4.3 Self- Reconfiguration Design Interface 

A graphical interface remarkably aids users to plan reconfiguration sequences in 
three-dimensional space. We have developed a self-reconfiguration design interface 
for M-TRAN using the OpenGL Library. Figure 6 shows the developed interface. The 
users can design any initial configuration by indicating the position and orientation of 
each module using simple mouse operation. Then the interface allows users to design 
a sequence of module motions in a similar interactive manner. The interface checks 
the connectivity of all modules and alerts the designer if some system part is discon- 
nected. Collision of modules is also checked automatically. 

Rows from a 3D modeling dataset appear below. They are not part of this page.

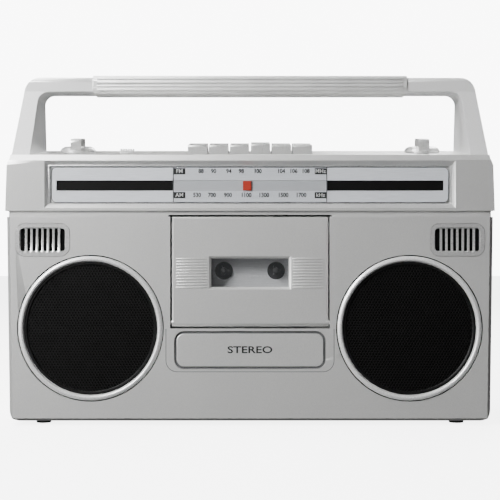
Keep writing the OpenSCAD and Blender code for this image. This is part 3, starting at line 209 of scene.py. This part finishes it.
def silver_paint(name, colour, rough=0.34, metal=0.62):
    """Sprayed silver: fine metal flake, a faint orange peel and cloudy tone."""
    m = Nodes(name)
    m.set(Metallic=metal)
    m.shader.inputs["Coat Weight"].default_value = 0.12
    m.shader.inputs["Coat Roughness"].default_value = 0.25
    flake = m.noise(2600, 1)
    cloud = m.noise(14, 2)
    mix = m.add("ShaderNodeMix", data_type="RGBA", blend_type="MULTIPLY")
    mix.inputs["Factor"].default_value = 1
    m.link(m.ramp(flake, [(0.3, shade(colour, 0.9)), (0.7, shade(colour, 1.08))]), mix.inputs["A"])
    m.link(m.ramp(cloud, [(0.3, (0.96, 0.96, 0.965)), (0.7, (1, 1, 1))]), mix.inputs["B"])
    m.link(mix.outputs["Result"], m.shader.inputs["Base Color"])
    m.link(m.level(flake, rough - 0.05, rough + 0.07), m.shader.inputs["Roughness"])
    m.bump(m.noise(900, 1), 0.06, 0.00005)
    return m.material


def moulded(name, colour, rough=0.45, grain=0.1, scale=1800, metal=0.0, shine=0.5):
    """Moulded plastic or rubber with a fine spark-eroded grain."""
    m = Nodes(name)
    m.set(Metallic=metal, Specular_IOR_Level=shine)
    tone = m.noise(40, 3)
    m.link(m.ramp(tone, [(0.3, shade(colour, 0.94)), (0.7, shade(colour, 1.05))]),
           m.shader.inputs["Base Color"])
    m.link(m.level(m.noise(220, 2), rough - 0.04, rough + 0.05), m.shader.inputs["Roughness"])
    if grain:
        m.bump(m.noise(scale, 2), grain, 0.00008)
    return m.material


def brushed(name, colour, rough, along=(1, 40, 40), metal=1.0):
    """Metal with a brushed or turned grain that runs along one axis."""
    m = Nodes(name)
    m.set(Metallic=metal)
    lines = m.noise(90, 3, along)
    m.link(m.ramp(lines, [(0.3, shade(colour, 0.88)), (0.7, shade(colour, 1.08))]),
           m.shader.inputs["Base Color"])
    m.link(m.level(lines, rough - 0.06, rough + 0.08), m.shader.inputs["Roughness"])
    m.bump(lines, 0.08, 0.00003)
    return m.material


def clear(name, colour, rough, alpha):
    """Clear moulded plastic, with faint flow marks."""
    m = Nodes(name)
    m.set(Roughness=rough, IOR=1.49, Alpha=alpha)
    m.shader.inputs["Base Color"].default_value = (*colour, 1)
    m.link(m.level(m.noise(60, 2), rough, rough + 0.04), m.shader.inputs["Roughness"])
    m.material.surface_render_method = "BLENDED"
    return m.material


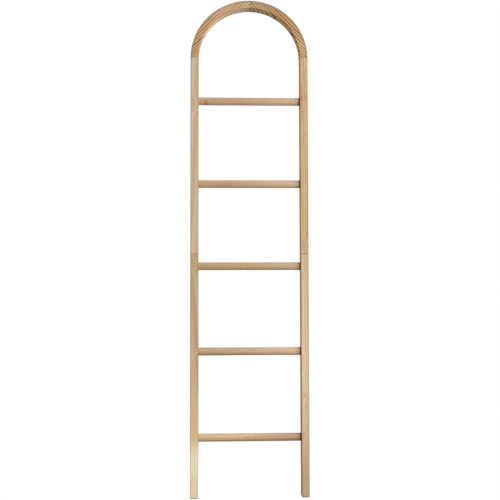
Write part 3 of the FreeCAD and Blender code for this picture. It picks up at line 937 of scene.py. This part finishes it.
# %% Floor
def shown_rays(tree):
    """1 for rays that show the background, 0 for rays that light the object."""
    path = add(tree, "LightPath")
    seen = path.outputs["Is Camera Ray"]
    for name in ("Is Glossy Ray", "Is Transmission Ray"):
        seen = add(tree, "Math", {0: seen, 1: path.outputs[name]}, operation="MAXIMUM")
    return seen


FLOOR_HALF_SIZE = 60.0
# In metres from the point midway between the feet, the floor's white becomes all its own from NEAR to
# FAR, and the light that it throws back grows to its full strength from DIM to BRIGHT.
NEAR, FAR = 0.35, 0.9
DIM, BRIGHT = 0.3, 2.0
floor_mesh = bpy.data.meshes.new("floor")
corners = [(x * FLOOR_HALF_SIZE, y * FLOOR_HALF_SIZE, 0.0) for x, y in ((-1, -1), (1, -1), (1, 1), (-1, 1))]
floor_mesh.from_pydata(corners, [], [(0, 1, 2, 3)])
floor = bpy.data.objects.new("floor", floor_mesh)
bpy.context.scene.collection.objects.link(floor)

floor_paint, tree = new_material("floor_paint")
distance = add(tree, "VectorMath", {0: add(tree, "TexCoord").outputs["Object"]}, operation="LENGTH")
near = {"Value": distance, "From Min": NEAR, "From Max": FAR, "To Min": 1.0, "To Max": 0.0}
near = add(tree, "MapRange", near, interpolation_type="SMOOTHSTEP")
lamp_lit = add(tree, "BsdfDiffuse", {"Color": colour("#A8A8A8")})
own_white = add(tree, "Emission", {"Color": colour("#FFFFFF"), "Strength": 0.8})
near_white = add(tree, "AddShader", {0: own_white, 1: lamp_lit})
far_white = add(tree, "Emission", {"Color": colour("#FFFFFF"), "Strength": 1.0})
seen_white = add(tree, "MixShader", {0: near, 1: far_white, 2: near_white})
further = {"Value": distance, "From Min": DIM, "From Max": BRIGHT, "To Min": 0.0, "To Max": 1.0}
further = add(tree, "MapRange", further, interpolation_type="SMOOTHSTEP")
boards = {"Factor": further, "A": colour("#3A3937"), "B": colour("#CCC9C4")}
bounced = add(tree, "BsdfDiffuse", {"Color": add(tree, "Mix", boards, data_type="RGBA")})
paint = add(tree, "MixShader", {0: shown_rays(tree), 1: bounced, 2: seen_white})
add(tree, "OutputMaterial", {"Surface": paint})
floor.data.materials.append(floor_paint)
print("floor is", 2 * FLOOR_HALF_SIZE, "m wide")

# %% [markdown]
# ## Light from the room
# The sky is white where it shows. The ladder itself is lit as in a room: brightest from the ceiling's
# right side, and darker bit by bit towards the lower left.

# %% Room light
DARKEST_WALL, BRIGHTEST_CEILING = 0.04, 0.85
BRIGHT_SIDE = (0.5, 0.0, 0.866)  # 60 degrees up, to the right
world = bpy.data.worlds.new("studio")
bpy.context.scene.world = world
world.use_nodes = True
tree = world.node_tree
tree.nodes.clear()
direction = add(tree, "TexCoord").outputs["Generated"]
towards = add(tree, "VectorMath", {0: direction, 1: BRIGHT_SIDE}, operation="DOT_PRODUCT")
light = {"Value": towards, "From Min": -0.6, "From Max": 1.0}
light = add(tree, "MapRange", {**light, "To Min": DARKEST_WALL, "To Max": BRIGHTEST_CEILING})
soft = add(tree, "Background", {"Color": colour("#FFFFFF"), "Strength": light})
white = add(tree, "Background", {"Color": colour("#FFFFFF"), "Strength": 1.0})
sky = add(tree, "MixShader", {0: shown_rays(tree), 1: soft, 2: white})
add(tree, "OutputWorld", {"Surface": sky})
print("the room's light runs from", DARKEST_WALL, "to", BRIGHTEST_CEILING)

# %% [markdown]
# ## Lamps
# The main lamp is large and soft. It stands to the right and in front, nearly four metres off and at
# the height of the arch. So faces that look right are bright and the inner face of the right stile is
# dark, and the rungs are lighter above than below. A weaker one in front keeps the fronts even, and a
# small one with a narrow beam looks down at the feet, which the others hardly reach. The one behind is
# for the backs of the rungs and the arch.


# %% Lamps
def soft_lamp(name, place, target, size, power, spread_degrees=180):
    """Square area lamp that looks at a target. A small spread keeps its light together."""
    lamp = bpy.data.lights.new(name, "AREA")
    lamp.energy = power
    lamp.size = size
    lamp.spread = math.radians(spread_degrees)
    holder = bpy.data.objects.new(name, lamp)
    holder.location = place
    holder.rotation_euler = (Vector(target) - Vector(place)).to_track_quat("-Z", "Y").to_euler()
    holder.visible_camera = False
    bpy.context.scene.collection.objects.link(holder)
    print(name, "is", round((Vector(target) - Vector(place)).length, 2), "m from what it looks at")


soft_lamp("lamp_right", (2.4, -3.0, 1.8), (0, 0, 0.9), size=1.4, power=62)
soft_lamp("lamp_front", (0.5, -2.9, 0.9), (0, 0, 0.4), size=1.0, power=12)
soft_lamp("lamp_feet", (0.45, -1.3, 1.1), (-0.05, 0, 0), size=0.5, power=1.0, spread_degrees=60)
soft_lamp("lamp_behind", (2.2, 4.5, 1.5), (0, 0, 1.2), size=1.8, power=100)

# %% [markdown]
# ## Camera
# The picture was taken from 2.5 metres away, a little left of the ladder's middle and 0.8 m above the
# floor, with the camera tipped up by 2.3 degrees. That is why the undersides of the arch show, and why
# the right stile's inner face shows more than the left one's.

# %% Camera
CAMERA_PLACE = Vector((-82.1, -2514.0, 798.0)) * MM
YAW, PITCH, ROLL = 0.0335, 0.0403, -0.0021  # radians: turned right, tipped up, right side raised
FOCAL_PIXELS, IMAGE_PIXELS, SENSOR_MM = 680.9, 500, 36.0

forward = Vector((math.sin(YAW) * math.cos(PITCH), math.cos(YAW) * math.cos(PITCH), math.sin(PITCH)))
level_right = Vector((math.cos(YAW), -math.sin(YAW), 0.0))
level_up = level_right.cross(forward)
right = level_right * math.cos(ROLL) + level_up * math.sin(ROLL)
up = level_up * math.cos(ROLL) - level_right * math.sin(ROLL)
turned = Matrix((right, up, -forward)).transposed().to_4x4()

lens = bpy.data.cameras.new("camera")
lens.sensor_width = SENSOR_MM
lens.lens = SENSOR_MM * FOCAL_PIXELS / IMAGE_PIXELS
camera = bpy.data.objects.new("camera", lens)
camera.matrix_world = Matrix.Translation(CAMERA_PLACE) @ turned
bpy.context.scene.collection.objects.link(camera)
bpy.context.scene.camera = camera
bpy.context.scene.view_settings.view_transform = "Standard"
print("lens", round(lens.lens, 1), "mm")
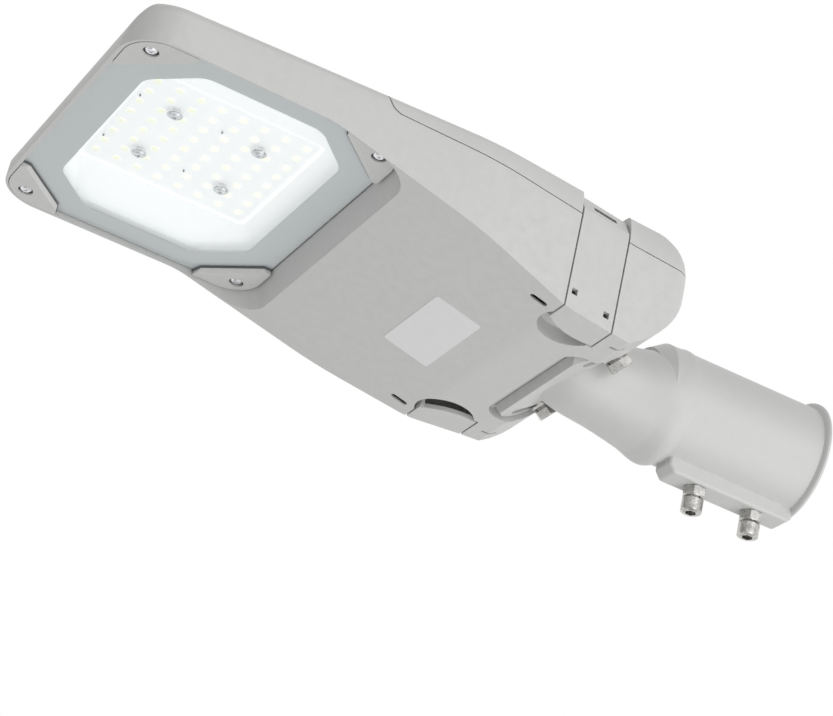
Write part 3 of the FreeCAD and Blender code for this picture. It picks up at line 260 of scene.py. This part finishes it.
@dataclass(frozen=True)
class BrightSteel:
    """Turned or cold headed stainless steel."""

    name: str
    tint: Colour = (0.62, 0.61, 0.59)
    shine: tuple[float, float] = (0.14, 0.30)
    stretch: Place = (1.0, 1.0, 9.0)
    shade: float = 0.55
    mark_size: float = 1.6 * MM
    mark_depth: float = 0.004 * MM
    cloud_size: float = 6 * MM

    def material(self) -> bpy.types.Material:
        """Build the steel."""
        g = Graph(bpy.data.materials.new(self.name))
        marks = g.noise(self.mark_size, 2.0, self.stretch)
        cloud = g.noise(self.cloud_size, 2.0)
        darker = tuple(self.shade * part for part in self.tint)
        tone = g.ramp(cloud * 0.5 + marks * 0.5, [(0.38, darker), (0.58, self.tint)])
        return g.finish(g.principled(base_color=tone, metallic=1.0,
                                     roughness=g.spread(marks, *self.shine),
                                     normal=g.bump(marks, self.mark_depth)))


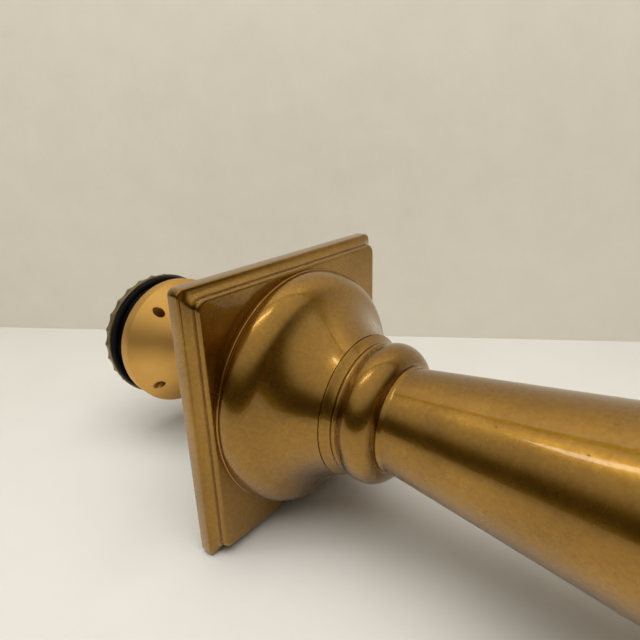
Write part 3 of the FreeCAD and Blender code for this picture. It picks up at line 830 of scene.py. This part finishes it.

This interface allows users to use macro commands. Sometimes, the same short 
sequence of reconfiguration is useful in many situations. Those sequences can be 
registered as macros in reusable form. Users can edit a list of structured commands 
including basic motion commands and structured macros. Figure 7 shows snapshots 
from a complicated reconfiguration sequence that is planned using the interface soft- 
ware and macros. 

Another approach to reduce complexity of planning is to introduce regularities 
into module clusters. The cluster comprises four-module blocks (two pivot translation 
modules in two layers, in orthogonal directions). This block is regarded as a super 
module or meta-module. The advantage of introducing the super-modules is that any 
serial connection of the super-modules maintains connectivity of the whole cluster. 
The super modules simplify the reconfiguration problem considerably.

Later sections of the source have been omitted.